REQUIREMENT: Each line below is to be written out in full, exactly as shown.
— START INFORMATION SHOWN —
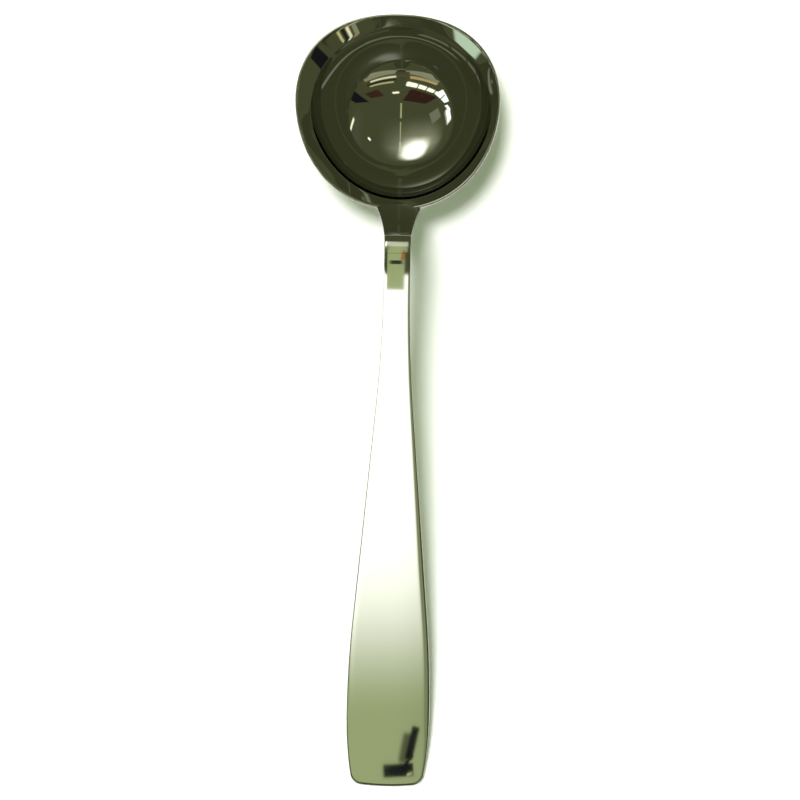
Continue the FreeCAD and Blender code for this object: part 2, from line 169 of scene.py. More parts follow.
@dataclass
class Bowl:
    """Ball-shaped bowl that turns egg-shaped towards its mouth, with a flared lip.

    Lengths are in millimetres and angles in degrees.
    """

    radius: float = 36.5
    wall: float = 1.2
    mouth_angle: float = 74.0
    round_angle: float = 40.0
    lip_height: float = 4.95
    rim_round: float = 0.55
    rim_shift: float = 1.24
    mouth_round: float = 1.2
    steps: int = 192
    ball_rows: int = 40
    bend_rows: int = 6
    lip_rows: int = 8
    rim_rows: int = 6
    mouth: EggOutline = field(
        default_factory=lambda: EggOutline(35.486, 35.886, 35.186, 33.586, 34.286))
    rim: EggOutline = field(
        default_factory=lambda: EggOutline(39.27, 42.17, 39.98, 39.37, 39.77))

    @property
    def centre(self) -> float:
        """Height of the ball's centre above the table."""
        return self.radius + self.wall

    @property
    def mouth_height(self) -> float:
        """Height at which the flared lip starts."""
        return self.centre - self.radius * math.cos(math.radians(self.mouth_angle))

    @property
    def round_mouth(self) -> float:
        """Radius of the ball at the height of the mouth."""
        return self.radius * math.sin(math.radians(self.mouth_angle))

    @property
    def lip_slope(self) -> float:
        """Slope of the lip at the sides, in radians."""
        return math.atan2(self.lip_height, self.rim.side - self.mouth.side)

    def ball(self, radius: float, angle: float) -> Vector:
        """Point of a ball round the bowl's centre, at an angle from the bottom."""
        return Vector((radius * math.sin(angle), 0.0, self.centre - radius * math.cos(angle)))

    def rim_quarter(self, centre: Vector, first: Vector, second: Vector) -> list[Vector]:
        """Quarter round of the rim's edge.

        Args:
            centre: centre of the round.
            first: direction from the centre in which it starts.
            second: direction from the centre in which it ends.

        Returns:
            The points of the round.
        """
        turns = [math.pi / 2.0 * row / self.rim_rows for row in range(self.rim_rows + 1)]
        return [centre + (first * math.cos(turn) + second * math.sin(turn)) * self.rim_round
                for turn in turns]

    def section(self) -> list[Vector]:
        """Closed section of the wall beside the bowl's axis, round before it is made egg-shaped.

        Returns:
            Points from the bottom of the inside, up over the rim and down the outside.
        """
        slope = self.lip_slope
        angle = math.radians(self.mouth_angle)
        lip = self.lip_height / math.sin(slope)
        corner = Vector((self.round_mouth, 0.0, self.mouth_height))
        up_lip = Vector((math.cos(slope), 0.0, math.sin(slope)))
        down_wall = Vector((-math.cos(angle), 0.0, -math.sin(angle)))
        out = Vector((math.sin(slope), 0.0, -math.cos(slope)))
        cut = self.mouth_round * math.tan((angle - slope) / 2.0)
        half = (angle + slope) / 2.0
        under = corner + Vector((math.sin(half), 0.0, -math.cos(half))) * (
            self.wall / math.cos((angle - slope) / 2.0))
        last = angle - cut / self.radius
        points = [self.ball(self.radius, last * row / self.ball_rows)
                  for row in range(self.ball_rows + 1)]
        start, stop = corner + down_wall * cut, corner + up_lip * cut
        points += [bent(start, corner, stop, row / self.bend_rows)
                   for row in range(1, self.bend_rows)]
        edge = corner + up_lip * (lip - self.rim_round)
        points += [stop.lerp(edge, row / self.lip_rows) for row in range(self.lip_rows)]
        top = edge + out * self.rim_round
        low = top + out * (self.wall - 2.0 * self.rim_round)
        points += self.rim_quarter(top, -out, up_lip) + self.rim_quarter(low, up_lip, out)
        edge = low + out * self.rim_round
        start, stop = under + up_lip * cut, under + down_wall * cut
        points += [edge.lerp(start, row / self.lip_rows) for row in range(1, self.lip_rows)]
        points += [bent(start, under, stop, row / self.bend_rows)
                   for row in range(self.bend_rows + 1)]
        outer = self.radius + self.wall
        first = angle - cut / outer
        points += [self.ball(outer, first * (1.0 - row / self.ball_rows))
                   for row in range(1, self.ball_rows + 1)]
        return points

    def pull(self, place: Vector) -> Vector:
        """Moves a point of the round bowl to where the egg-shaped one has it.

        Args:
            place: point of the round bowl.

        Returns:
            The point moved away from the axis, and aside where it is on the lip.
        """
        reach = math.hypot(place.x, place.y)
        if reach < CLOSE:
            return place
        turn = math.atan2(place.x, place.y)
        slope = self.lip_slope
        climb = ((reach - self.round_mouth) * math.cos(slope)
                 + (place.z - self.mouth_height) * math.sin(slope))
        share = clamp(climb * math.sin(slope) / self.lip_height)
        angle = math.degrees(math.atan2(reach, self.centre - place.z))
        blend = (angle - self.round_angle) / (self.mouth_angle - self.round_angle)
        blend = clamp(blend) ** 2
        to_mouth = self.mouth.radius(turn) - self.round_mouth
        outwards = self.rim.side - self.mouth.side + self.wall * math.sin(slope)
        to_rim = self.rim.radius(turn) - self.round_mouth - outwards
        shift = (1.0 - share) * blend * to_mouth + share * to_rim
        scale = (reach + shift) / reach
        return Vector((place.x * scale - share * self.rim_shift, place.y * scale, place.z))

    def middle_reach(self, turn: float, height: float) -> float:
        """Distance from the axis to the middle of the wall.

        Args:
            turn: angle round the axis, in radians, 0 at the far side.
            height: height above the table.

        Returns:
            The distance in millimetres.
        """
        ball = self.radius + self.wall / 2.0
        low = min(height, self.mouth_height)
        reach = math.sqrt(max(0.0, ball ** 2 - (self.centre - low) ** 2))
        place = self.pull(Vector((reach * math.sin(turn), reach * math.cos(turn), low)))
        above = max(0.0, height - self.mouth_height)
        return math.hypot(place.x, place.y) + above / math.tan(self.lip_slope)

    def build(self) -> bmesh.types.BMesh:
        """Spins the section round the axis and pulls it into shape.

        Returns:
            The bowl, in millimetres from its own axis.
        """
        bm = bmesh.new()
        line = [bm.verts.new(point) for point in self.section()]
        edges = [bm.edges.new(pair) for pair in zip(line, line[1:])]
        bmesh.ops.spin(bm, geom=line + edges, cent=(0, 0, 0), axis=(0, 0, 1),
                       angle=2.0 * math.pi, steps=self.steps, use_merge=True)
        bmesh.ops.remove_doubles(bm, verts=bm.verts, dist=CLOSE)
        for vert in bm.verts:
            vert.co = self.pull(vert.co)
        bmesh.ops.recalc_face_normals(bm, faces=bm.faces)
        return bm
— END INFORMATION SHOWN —
FINISHED TASK:
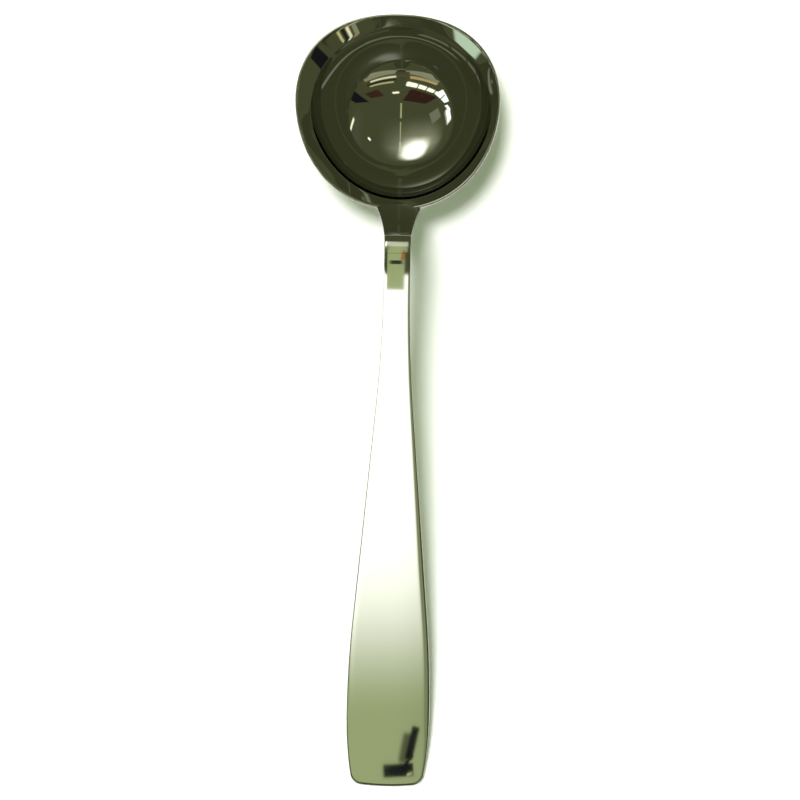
Continue the FreeCAD and Blender code for this object: part 2, from line 169 of scene.py. More parts follow.
@dataclass
class Bowl:
    """Ball-shaped bowl that turns egg-shaped towards its mouth, with a flared lip.

    Lengths are in millimetres and angles in degrees.
    """

    radius: float = 36.5
    wall: float = 1.2
    mouth_angle: float = 74.0
    round_angle: float = 40.0
    lip_height: float = 4.95
    rim_round: float = 0.55
    rim_shift: float = 1.24
    mouth_round: float = 1.2
    steps: int = 192
    ball_rows: int = 40
    bend_rows: int = 6
    lip_rows: int = 8
    rim_rows: int = 6
    mouth: EggOutline = field(
        default_factory=lambda: EggOutline(35.486, 35.886, 35.186, 33.586, 34.286))
    rim: EggOutline = field(
        default_factory=lambda: EggOutline(39.27, 42.17, 39.98, 39.37, 39.77))

    @property
    def centre(self) -> float:
        """Height of the ball's centre above the table."""
        return self.radius + self.wall

    @property
    def mouth_height(self) -> float:
        """Height at which the flared lip starts."""
        return self.centre - self.radius * math.cos(math.radians(self.mouth_angle))

    @property
    def round_mouth(self) -> float:
        """Radius of the ball at the height of the mouth."""
        return self.radius * math.sin(math.radians(self.mouth_angle))

    @property
    def lip_slope(self) -> float:
        """Slope of the lip at the sides, in radians."""
        return math.atan2(self.lip_height, self.rim.side - self.mouth.side)

    def ball(self, radius: float, angle: float) -> Vector:
        """Point of a ball round the bowl's centre, at an angle from the bottom."""
        return Vector((radius * math.sin(angle), 0.0, self.centre - radius * math.cos(angle)))

    def rim_quarter(self, centre: Vector, first: Vector, second: Vector) -> list[Vector]:
        """Quarter round of the rim's edge.

        Args:
            centre: centre of the round.
            first: direction from the centre in which it starts.
            second: direction from the centre in which it ends.

        Returns:
            The points of the round.
        """
        turns = [math.pi / 2.0 * row / self.rim_rows for row in range(self.rim_rows + 1)]
        return [centre + (first * math.cos(turn) + second * math.sin(turn)) * self.rim_round
                for turn in turns]

    def section(self) -> list[Vector]:
        """Closed section of the wall beside the bowl's axis, round before it is made egg-shaped.

        Returns:
            Points from the bottom of the inside, up over the rim and down the outside.
        """
        slope = self.lip_slope
        angle = math.radians(self.mouth_angle)
        lip = self.lip_height / math.sin(slope)
        corner = Vector((self.round_mouth, 0.0, self.mouth_height))
        up_lip = Vector((math.cos(slope), 0.0, math.sin(slope)))
        down_wall = Vector((-math.cos(angle), 0.0, -math.sin(angle)))
        out = Vector((math.sin(slope), 0.0, -math.cos(slope)))
        cut = self.mouth_round * math.tan((angle - slope) / 2.0)
        half = (angle + slope) / 2.0
        under = corner + Vector((math.sin(half), 0.0, -math.cos(half))) * (
            self.wall / math.cos((angle - slope) / 2.0))
        last = angle - cut / self.radius
        points = [self.ball(self.radius, last * row / self.ball_rows)
                  for row in range(self.ball_rows + 1)]
        start, stop = corner + down_wall * cut, corner + up_lip * cut
        points += [bent(start, corner, stop, row / self.bend_rows)
                   for row in range(1, self.bend_rows)]
        edge = corner + up_lip * (lip - self.rim_round)
        points += [stop.lerp(edge, row / self.lip_rows) for row in range(self.lip_rows)]
        top = edge + out * self.rim_round
        low = top + out * (self.wall - 2.0 * self.rim_round)
        points += self.rim_quarter(top, -out, up_lip) + self.rim_quarter(low, up_lip, out)
        edge = low + out * self.rim_round
        start, stop = under + up_lip * cut, under + down_wall * cut
        points += [edge.lerp(start, row / self.lip_rows) for row in range(1, self.lip_rows)]
        points += [bent(start, under, stop, row / self.bend_rows)
                   for row in range(self.bend_rows + 1)]
        outer = self.radius + self.wall
        first = angle - cut / outer
        points += [self.ball(outer, first * (1.0 - row / self.ball_rows))
                   for row in range(1, self.ball_rows + 1)]
        return points

    def pull(self, place: Vector) -> Vector:
        """Moves a point of the round bowl to where the egg-shaped one has it.

        Args:
            place: point of the round bowl.

        Returns:
            The point moved away from the axis, and aside where it is on the lip.
        """
        reach = math.hypot(place.x, place.y)
        if reach < CLOSE:
            return place
        turn = math.atan2(place.x, place.y)
        slope = self.lip_slope
        climb = ((reach - self.round_mouth) * math.cos(slope)
                 + (place.z - self.mouth_height) * math.sin(slope))
        share = clamp(climb * math.sin(slope) / self.lip_height)
        angle = math.degrees(math.atan2(reach, self.centre - place.z))
        blend = (angle - self.round_angle) / (self.mouth_angle - self.round_angle)
        blend = clamp(blend) ** 2
        to_mouth = self.mouth.radius(turn) - self.round_mouth
        outwards = self.rim.side - self.mouth.side + self.wall * math.sin(slope)
        to_rim = self.rim.radius(turn) - self.round_mouth - outwards
        shift = (1.0 - share) * blend * to_mouth + share * to_rim
        scale = (reach + shift) / reach
        return Vector((place.x * scale - share * self.rim_shift, place.y * scale, place.z))

    def middle_reach(self, turn: float, height: float) -> float:
        """Distance from the axis to the middle of the wall.

        Args:
            turn: angle round the axis, in radians, 0 at the far side.
            height: height above the table.

        Returns:
            The distance in millimetres.
        """
        ball = self.radius + self.wall / 2.0
        low = min(height, self.mouth_height)
        reach = math.sqrt(max(0.0, ball ** 2 - (self.centre - low) ** 2))
        place = self.pull(Vector((reach * math.sin(turn), reach * math.cos(turn), low)))
        above = max(0.0, height - self.mouth_height)
        return math.hypot(place.x, place.y) + above / math.tan(self.lip_slope)

    def build(self) -> bmesh.types.BMesh:
        """Spins the section round the axis and pulls it into shape.

        Returns:
            The bowl, in millimetres from its own axis.
        """
        bm = bmesh.new()
        line = [bm.verts.new(point) for point in self.section()]
        edges = [bm.edges.new(pair) for pair in zip(line, line[1:])]
        bmesh.ops.spin(bm, geom=line + edges, cent=(0, 0, 0), axis=(0, 0, 1),
                       angle=2.0 * math.pi, steps=self.steps, use_merge=True)
        bmesh.ops.remove_doubles(bm, verts=bm.verts, dist=CLOSE)
        for vert in bm.verts:
            vert.co = self.pull(vert.co)
        bmesh.ops.recalc_face_normals(bm, faces=bm.faces)
        return bm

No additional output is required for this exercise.